Concetti Chiave
- La condotta antisindacale colpisce sia gli interessi individuali del lavoratore sia quelli collettivi del sindacato, rendendo l'azione legale ex art. 28 autonoma e indipendente rispetto ad altri ricorsi.
- Un singolo evento, come un licenziamento, può essere giudicato diversamente in sede antisindacale rispetto a una causa individuale, poiché le sentenze si basano su interessi differenti.
- La violazione delle clausole normative del contratto collettivo è considerata antisindacale solo se reiterata e sistematica, non limitandosi alle prerogative sindacali.
- Non esiste un obbligo generale per i datori di lavoro di contrattare con i sindacati, salvo per materie specifiche come licenziamenti o trasferimenti d’azienda.
- Il rifiuto immotivato di trattare con le RSU è visto come antisindacale, poiché può violare i principi di buona fede e correttezza industriale.
Indice
Plurioffensività della condotta antisindacale
Condotta antisindacale e conseguenze legali
Il fatto che la condotta antisindacale danneggi sia gli interessi individuali del singolo, sia quelli collettivi del sindacato, ha importanti conseguenze sul piano processuale: l’azione ex art. 28 è autonoma e indipendente rispetto a eventuali ricorsi avviati dal lavoratore. In questo modo può avvenire che lo stesso fatto, ad esempio un licenziamento, dia luogo a due pronunce diverse: il ricorso per condotta antisindacale potrebbe essere respinto e, viceversa, nella causa intentata dal lavoratore il licenziamento potrebbe figurare come illegittimo o persino discriminatorio.
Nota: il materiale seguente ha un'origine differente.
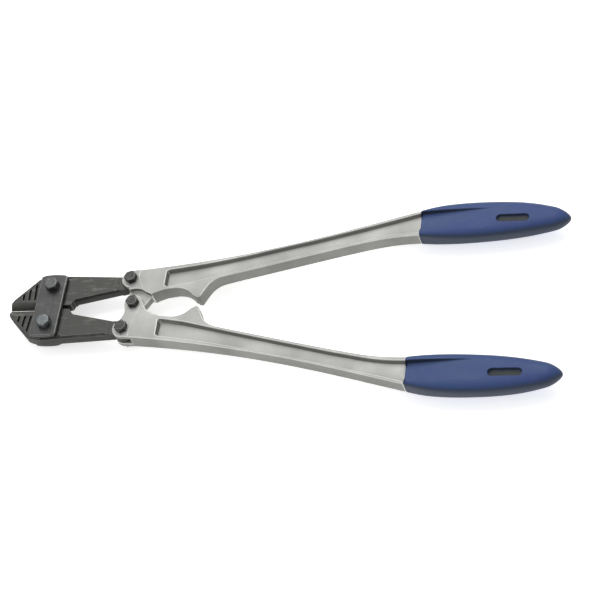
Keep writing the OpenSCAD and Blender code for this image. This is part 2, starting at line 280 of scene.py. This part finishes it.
def mouldedVinyl(name, s):
    # soft PVC moulded over the tang: deep blue, fine spark-eroded grain, waxy sheen, rubbed paler in places
    material, tree, shader, place = startMaterial(name, **{
        "Specular IOR Level": s["specular"],
        "Sheen Weight": s["sheen"],
        "Sheen Roughness": s["sheenRough"],
    })
    cloud = patches(tree, place, *s["cloud"])
    grain = patches(tree, place, *s["grain"])
    rub = patches(tree, place, *s["rub"])
    tone = blendColour(tree, cloud, s["blue"], s["violet"])
    tone = blendColour(tree, times(tree, rub, s["rubbing"]), tone, s["rubbed"])
    # the steep sides are painted darker as shade: how level the surface is runs from the side to the crown
    slope = addNode(tree, "ShaderNodeNewGeometry").outputs["Normal"]
    rise = addNode(tree, "ShaderNodeSeparateXYZ", {"Vector": slope}).outputs["Z"]
    level = addNode(tree, "ShaderNodeMath", {0: rise}, operation="ABSOLUTE").outputs["Value"]
    crown = addNode(tree, "ShaderNodeMapRange", {"Value": level},
                    **{"From Min": s["fullShadeBelow"], "From Max": s["crownFrom"]}).outputs["Result"]
    tree.links.new(blendColour(tree, crown, s["side"], tone), shader.inputs["Base Color"])
    tree.links.new(spread(tree, cloud, *s["rough"]), shader.inputs["Roughness"])
    tree.links.new(bump(tree, grain, s["grainDepth"]), shader.inputs["Normal"])
    return material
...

Ciò è dovuto al fatto che le sentenze riguardano la lesione di interessi molto diversi tra loro: il primo collettivo, il secondo individuale.
Violazione delle norme contrattuali
La condotta antisindacale può anche riguardare la violazione delle norme contenute nel contratto collettivo. Quest’ipotesi ricorre quando la violazione non interessa le prerogative sindacali (ad esempio diritto di informazione o di aspettativa), bensì le clausole normative del CCNL (trattamenti retributivi). In questo caso, la condotta è antisindacale solo se la lesione è reiterata e sistematica.
Contrattazione e obblighi del datore
La giurisprudenza si è chiesta se fra le condotte antisindacali rientri anche l’ipotesi in cui il datore si rifiuta di contrattare con l’associazione sindacale dei suoi dipendenti. Non esiste un obbligo generale in tal senso: esso riguarda solo materie particolarmente rilevanti (licenziamento per riduzione del personale, trasferimenti d’azienda, ricorso alla cassa integrazione, ecc.). In tutte le altre ipotesi egli resta libero di contrattare o meno con le associazioni sindacali dei lavoratori, ovviamente tranne nel caso in cui la preferenza accordata a un’organizazione sindacale non persegua le finalità vietate dall’art. 17 dello Statuto dei lavoratori. Tuttavia, la giurisprudenza considera antisindacale il rifiuto immotivato di trattare con le RSU, perché tale comportamento può essere giudicato contrario ai principi di buona fede e correttezza industriale.